The same couldn’t be said for those actually competing in the event.

About 13 teams competed in two different divisions — one comprising teenagers and one comprising younger children — to see who would become the Barnyard Olympics champions.

The course included sliding through soapy water underneath two 2-by-4s without knocking them over, finding a hitch pin in a bucket of mud, riding a stick — described as a “horse” — in a figure eight, finding a pin clip in a kiddie pool filled with muddy water, tossing a bucket and having it land upright before finally simply opening a gate and closing it.

The first obstacle seemed to give competitors the most trouble.

-Messenger photo by Peter Kaspari
Barnyard Olympics competitor Rachel Jones, 9, tries to flip a bucket and get it to land upright during the competition Friday at the Webster County Fair.

Gracie Harvey, 13, a member of the Douglas Dreamers 4-H club, had mixed feelings about that obstacle.

“I think going underneath the mud was the hardest part,” she said. “But it was also the funnest part.”

Anna Hermanson, 16, of the Sonrays 4-H club, had many challenges going through the course. Chief among them, she needs glasses to see but didn’t wear them while competing in Barnyard Olympics.

What was the most difficult part for her?

“The part where soap got in my eye,” she said.

-Messenger photo by Peter Kaspari
Josie Matton, right, 13, a member of the Gowrie Groundbreakers 4-H club, pets her horse, Colby, during the Webster County Fair Friday.
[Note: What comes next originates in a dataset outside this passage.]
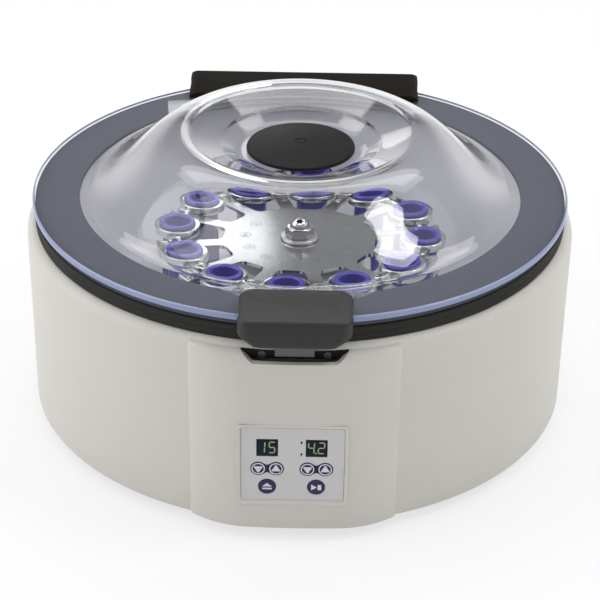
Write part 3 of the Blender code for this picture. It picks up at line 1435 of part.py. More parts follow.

Matton’s younger sister, Jillian Matton, 7, is behind her.

After the competition, she “borrowed” her teammate’s shirt to rub the soap out of her eyes, but it didn’t seem to make much of a difference.

And despite all of those challenges, Hermanson said she’d do it again.

“We always do it,” she said. “It’s a tradition.”

Aianna Kirby, 9, a member of the CC Sidekicks 4-H club, was a first-time Barnyard Olympian.

The most challenging part for her was digging through the kiddie pool to find the pin clip.

-Messenger photo by Peter Kaspari
Jacob Nieland, 9, puts his hands on his head in frustration after he lost the ball during a game of Gaga Ball at the Webster County Fair Friday.

“It was hard, because you had to tip the baby pool to find it,” she said. “And I fell over it and had to find it again.”

Kirby also had trouble with the final obstacle, which some may consider the easiest. All she had to do was unlock a gate, walk through it, close the gate and lock it again.

How did it give her trouble?

“I opened the gate wrong,” she said.

Not to mention that, by the time the race was done, she was covered in mud.

“My socks are junk now,” Kirby told her teammate, Jared Geis, 12, a Washington Winners 4-H’er. “My shoes are junk now. My shirt is junk now.”

Would she do it again?

“Probably,” she said.

The winners of the older division of the Barnyard Olympics were a team known as the Hillbillies.

Emily Jaeschke, 15, a member of the Elkhorn Eagles 4-H club, said the soapy water was the most difficult part.

“Your eyes,” she said. “You can’t see anything.”

When asked what advice they would give to anyone else competing in Barnyard Olympics, the four Hillbillies team members answered in unison:

“Just send it.”

The Webster County Fair continues today.